Inhibiting effects of imidazole on copper corrosion in 1 M HNO3 solution

The present work deals with the inhibiting effects of imidazole on the pure copper (Cu) corrosion in 1 M HNO3 solution analysing potentiodynamic polarisation curves, potentiostatic anodic current transient, AC impedance spectra and X-ray photoelectron spectra (XPS). By adding imidazole to HNO3 solution, the polarisation curves showed decrease in the corrosion current and the cathodic current, suggesting that imidazole acts as an effective cathodic inhibitor to Cu corrosion. From the measured anodic current transients, it is inferred that the protective Cu–imidazole complex film is simultaneously formed with the Cu oxide in the presence of imidazole during the early stage of the anodic polarisation. Analysis of the AC impedance spectra revealed that the values of the charge transfer resistance Rct obtained in imidazole-containing HNO3 solution were greater than that value in imidazole-free one and at the same time steadily increased with immersion time to the constant value. Contrarily, the capacitance value was abruptly lowered from the double layer capacitance Cdl to the complex film capacitance Ccf in the progress of immersion time. Furthermore, the Warburg coefficient σ value for the ion diffusion through the complex film was observed to increase with immersion time.

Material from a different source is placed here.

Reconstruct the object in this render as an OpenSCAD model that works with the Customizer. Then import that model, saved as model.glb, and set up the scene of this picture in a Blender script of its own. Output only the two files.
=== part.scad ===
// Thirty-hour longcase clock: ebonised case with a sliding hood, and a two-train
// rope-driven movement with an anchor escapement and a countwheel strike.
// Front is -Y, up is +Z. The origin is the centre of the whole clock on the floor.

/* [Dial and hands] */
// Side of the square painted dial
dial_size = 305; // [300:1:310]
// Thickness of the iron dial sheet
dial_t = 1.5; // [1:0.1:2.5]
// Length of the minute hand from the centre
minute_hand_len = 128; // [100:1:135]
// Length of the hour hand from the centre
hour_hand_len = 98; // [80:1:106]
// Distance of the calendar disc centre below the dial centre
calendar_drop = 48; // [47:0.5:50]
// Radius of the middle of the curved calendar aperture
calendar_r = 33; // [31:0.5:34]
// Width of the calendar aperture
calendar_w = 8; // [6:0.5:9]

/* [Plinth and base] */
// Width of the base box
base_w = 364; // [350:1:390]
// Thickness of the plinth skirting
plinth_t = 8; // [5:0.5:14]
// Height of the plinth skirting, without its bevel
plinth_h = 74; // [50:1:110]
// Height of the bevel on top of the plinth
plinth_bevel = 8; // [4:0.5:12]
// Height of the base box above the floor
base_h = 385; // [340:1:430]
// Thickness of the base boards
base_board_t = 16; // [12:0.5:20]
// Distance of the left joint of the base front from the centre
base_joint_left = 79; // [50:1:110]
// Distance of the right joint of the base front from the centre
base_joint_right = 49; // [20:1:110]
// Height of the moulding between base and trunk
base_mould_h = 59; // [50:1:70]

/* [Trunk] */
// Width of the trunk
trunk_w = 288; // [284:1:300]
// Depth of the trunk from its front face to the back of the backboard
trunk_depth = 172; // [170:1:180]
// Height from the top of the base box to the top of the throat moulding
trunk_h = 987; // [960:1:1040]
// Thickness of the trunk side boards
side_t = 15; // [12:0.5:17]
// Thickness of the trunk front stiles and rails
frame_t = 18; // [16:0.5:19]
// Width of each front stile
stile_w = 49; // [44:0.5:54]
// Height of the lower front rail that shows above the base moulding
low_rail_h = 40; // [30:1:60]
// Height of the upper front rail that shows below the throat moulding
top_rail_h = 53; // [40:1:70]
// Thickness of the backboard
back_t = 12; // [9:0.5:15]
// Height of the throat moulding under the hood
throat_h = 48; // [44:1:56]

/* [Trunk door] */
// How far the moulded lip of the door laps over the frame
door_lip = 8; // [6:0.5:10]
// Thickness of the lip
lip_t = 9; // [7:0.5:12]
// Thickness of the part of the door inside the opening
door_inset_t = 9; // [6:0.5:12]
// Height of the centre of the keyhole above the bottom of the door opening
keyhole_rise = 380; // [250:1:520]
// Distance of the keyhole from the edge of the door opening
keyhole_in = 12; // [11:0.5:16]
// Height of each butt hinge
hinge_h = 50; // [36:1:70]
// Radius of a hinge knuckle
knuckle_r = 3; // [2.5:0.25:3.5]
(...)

This means that the Cu(NOH) complex film becomes thicker during immersion in the HNO3 solution with imidazole through the inward growth of the N-rich outer layer to the O-rich inner layer, as well validated by XPS. Based upon the experimental results, it is suggested that the Cu corrosion in 1 M HNO3 solution is efficiently inhibited with the addition of imidazole by retarding both the charge transfer on cathodic sites of the Cu surface in the early stage of immersion time and the subsequent ion diffusion through the steadily growing complex film.